Questions mount about Boston bombers’ links to US intelligence agencies
By Joseph Kishore
World Socialist Web Site
Information coming to light about the background of the Boston Marathon bombings raises many questions about the relationship of US intelligence agencies to the alleged bombers, Tamerlan and Dzhokhar Tsarnaev.
It is now clear that the older brother, Tamerlan, who was killed in a police shootout in the early morning hours of April 19, was well known to both the FBI and the CIA.
The following account can be pieced together from what has emerged so far:
After first denying any knowledge of Tsarnaev, the FBI has now admitted that it received a request in March 2011 from Russia to investigate him, due to Russia’s concerns that he might be connected with terrorist organizations active in Chechnya and the Caucasus region. He was added to the Treasury Enforcement and Communication System database to monitor past and future flight travel. The FBI claims that it found no relevant information on Tamerlan and reported this to Russia.
This was not the end of the matter, however. Six months later, in late September 2011, the Russian government contacted the CIA with a similar request, evidently unsatisfied with the FBI’s response.
The CIA requested that Tamerlan’s name be put on the Terrorist Identities Datamart Environment (TIDE) database, maintained by the National Counterterrorism Center. TIDE is the US government’s central database on alleged “international terrorists,” from which other US intelligence databases are compiled, including the FBI’s “no-fly” list.

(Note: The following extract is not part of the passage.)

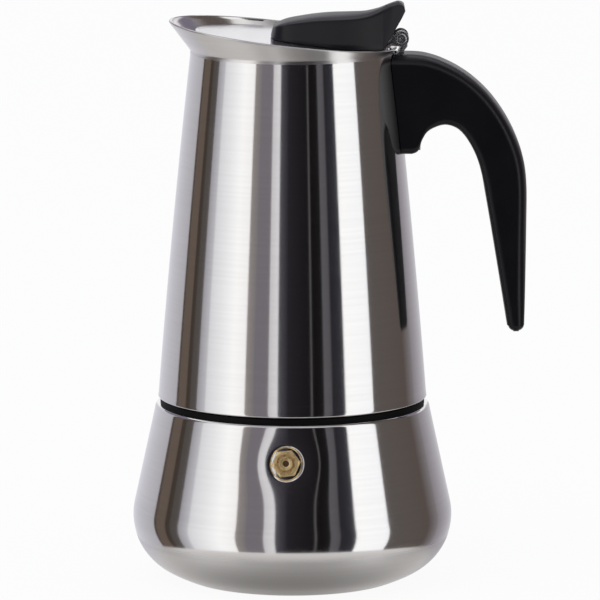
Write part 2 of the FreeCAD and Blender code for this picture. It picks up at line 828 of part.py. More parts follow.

According to a US government official cited by ABC News, the CIA also “shared the information with the appropriate federal departments and agencies specifying that Tsarnaev may be of interest to them.”
In January 2012, less than four months later, Tsarnaev was able to get on a plane to southern Russia. According to US Homeland Security Secretary Janet Napolitano, this meant that the TIDE database was “pinged,” alerting the US Joint Terrorism Task Force, which includes the FBI, the Secret Service and other agencies, of his movement.
Yet Tsarnaev was able to return to the United States in July 2012 without incident.
Little has been said so far about what Tsarnaev did on his trip. However, according to a report on NBC News, “A police official source in Makhachkala, Dagestan… [said] that the Russian internal security service reached out to the FBI last November  with some questions about Tamerlan, and handed over a copy of case file on him.
“During routine surveillance of an individual known to be involved in the militant Islamic underground movement, the police witnessed Tamerlan meet the latter at a Salafi mosque in Makhachkala, the police official said. It was one of six times in total that surveillance officials witnessed Tsarnaev meeting this militant at the same mosque, according to the police official.
“The militant contact later disappeared, the police official said, but so did Tsarnaev before investigators had a chance to speak with him. The FBI never responded, according to the Dagestani police official.”
In other words, the FBI was warned about Tsarnaev both before and after his trip to Russia in the first half of 2012. The most recent warning was received only six months before the Boston bombings.
This account is supported by statements of Senator Richard Burr, a member of the Senate Intelligence Committee. After secret hearings held Tuesday, Burr told reporters that there were “multiple contacts” between the US and Russia over Tsarnaev, including “at least once since October 2011”—i.e., after the request submitted to the CIA in September 2011.
The government and media are scrambling to contain exposure of the significance of these revelations. The hearings conducted by Congress are being held behind closed doors, outside of the sight of the American people.
The new narrative that is being developed to explain the extraordinary facts that have emerged is simply not credible. According to government officials, “balls were dropped” and there was a failure to “connect the dots.” If dots were not connected, who failed to connect them?
As in the aftermath of the September 11 attacks, there is an effort to ensure that absolutely no one is held accountable. There is a reason for this. If anyone was held responsible, they would seek to defend themselves, and that would lead to further questions that officials are eager to avoid.
The government seems particularly anxious to conclude that the two Tsarnaev brothers acted entirely on they own, a claim that is belied by the facts that have come out about Tamerlan so far. The convenience of this claim is that it directs attention away from examining the connections of these two individuals, including their relations with US intelligence agencies.